The firms most likely to benefit first from new rules that would allow hedge funds to conduct wide advertising campaigns aren’t hedge funds.
BlackRock Inc. (BLK), the world’s largest money manager, offers alternative investments and supports the change. So does JPMorgan Chase & Co. (JPM), the biggest U.S. bank by assets, said two people familiar with its position, who asked not to be identified because the matter is private. The companies have the marketing breadth to seize the opportunity, while hedge funds and private-equity firms with smaller promotional teams may be hindered as investors turn to alternatives for higher returns.
Bloomberg reports that The Jumpstart Our Business Startups Act, signed into law by President Barack Obama in April, ended a ban on the advertising of non-registered securities as part of an effort to expand funding options for startup companies. The law may give the biggest advantage to firms with trillions of dollars in assets and create a divide between asset managers that offer hedge funds, private equity and other alternatives and those that don’t, such as traditional mutual-fund companies.

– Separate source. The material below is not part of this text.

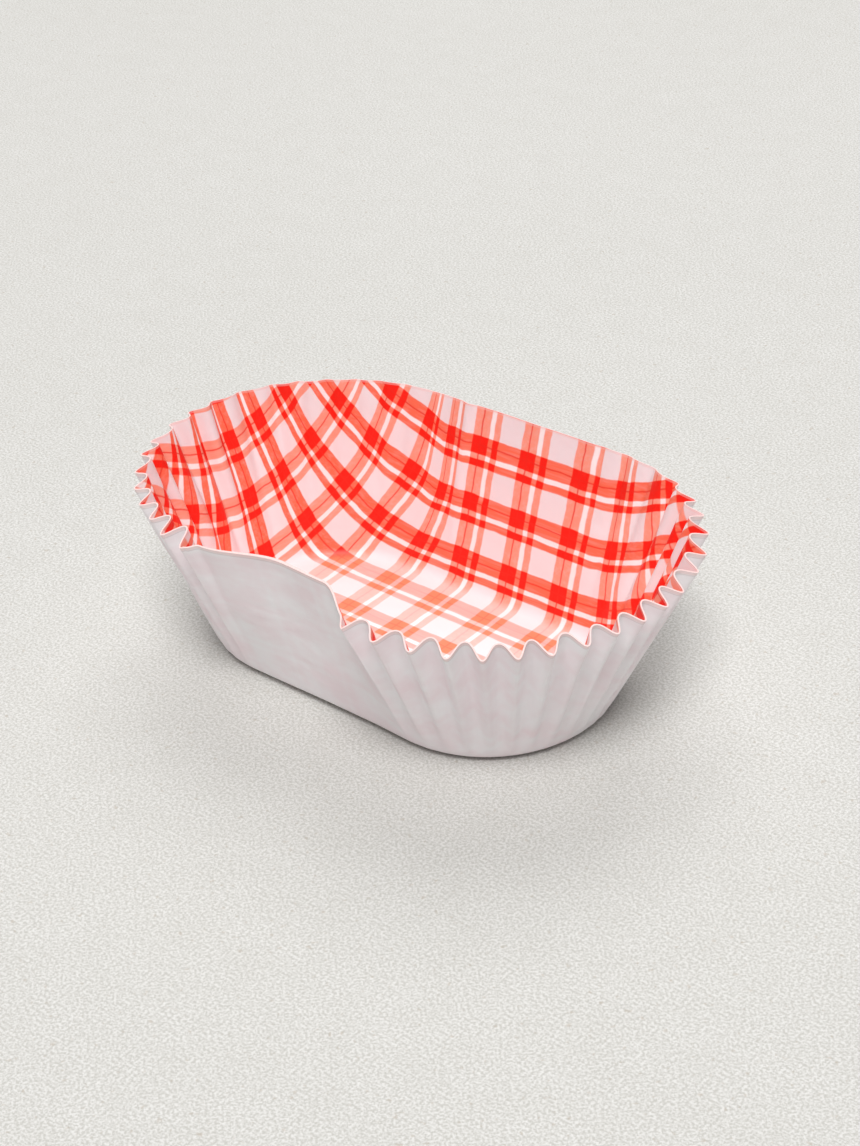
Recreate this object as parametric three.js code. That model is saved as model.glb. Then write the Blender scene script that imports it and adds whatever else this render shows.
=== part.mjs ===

“The JOBS Act is something where the advantage is for hedge funds, but they don’t have the skills for it and the traditional managers that have alternatives have the capabilities to take advantage of it,” Benjamin Phillips, a partner at consulting firm Casey, Quirk & Associates in Darien,Connecticut, said in a telephone interview.
The U.S. Securities and Exchange Commission is responsible for writing the rules to implement the law and commissioners voted 4-1 on August 29th to invite public comment on their proposal. Comments are due October 5th.